They analysed several forms of instabilities resulting in unwanted alterations and other major errors in the final images:
1) Tiny perturbations (movements), both in the image and sampling domain, which may lead to severe artefacts in the reconstruction.
2) A small structural change (eg, a tumor), which may not be captured in the reconstructed image.
3) Number of samples: more samples may yield poorer performance.
The above proved to be widespread across different types of artificial neural networks, but were typically not present in non-AI-based imaging techniques. The researchers therefore warn against fully relying on AI-based image reconstruction techniques to make diagnoses and determine treatment.

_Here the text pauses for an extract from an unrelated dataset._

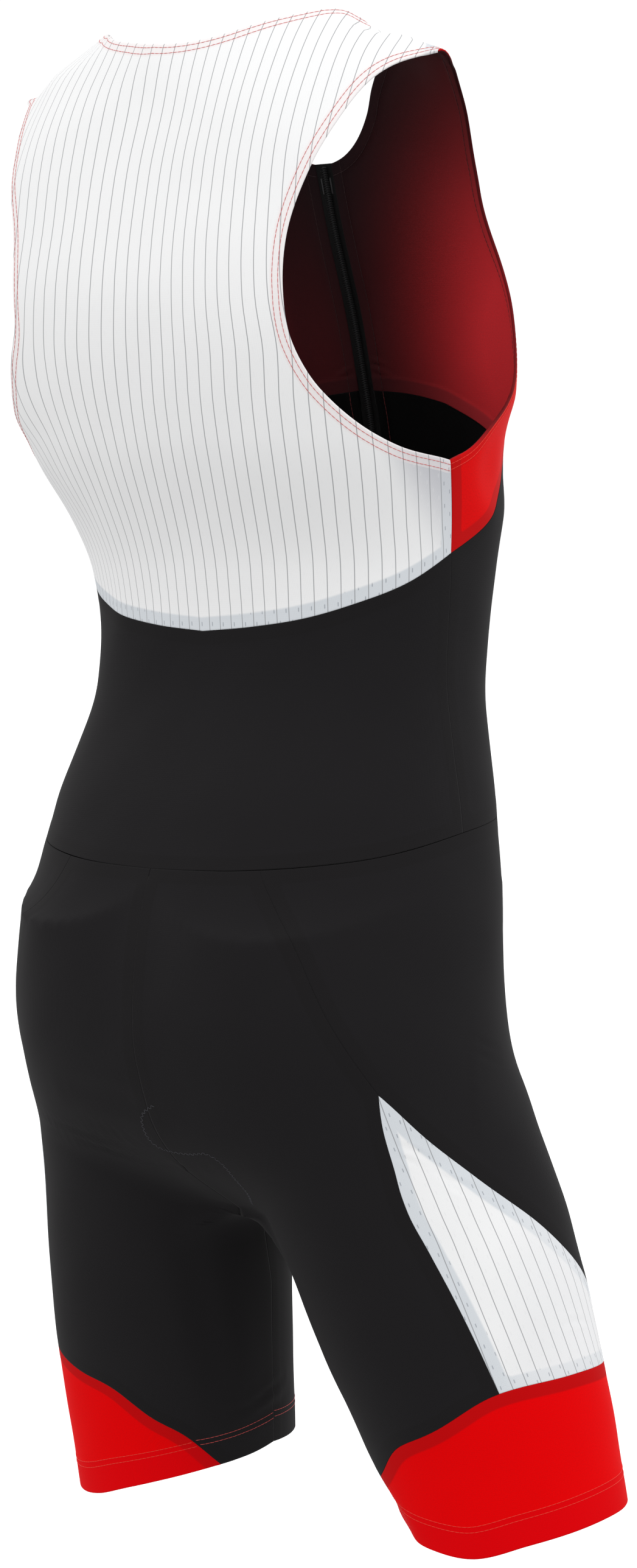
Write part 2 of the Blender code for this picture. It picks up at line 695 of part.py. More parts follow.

Any AI algorithm need to provide results that are accurate and stable. But with medical image reconstruction details, such as a tumour, may either be removed, added, distorted or obscured, and unwanted artefacts may occur in the image. Also, the quality of image reconstruction would deteriorate with repeated subsampling, hence networks must be retrained on any subsampling pattern. These errors were found to be widespread across the different types of neural networks regardless of the underlying mathematical model, which means that these algorithms lack the stability they need.
The authors conclude that instabilities are not necessarily rare events, and that the instability phenomenon is not easy to remedy due to its presence in various types of algorithms.
All of the code is available from GitHub.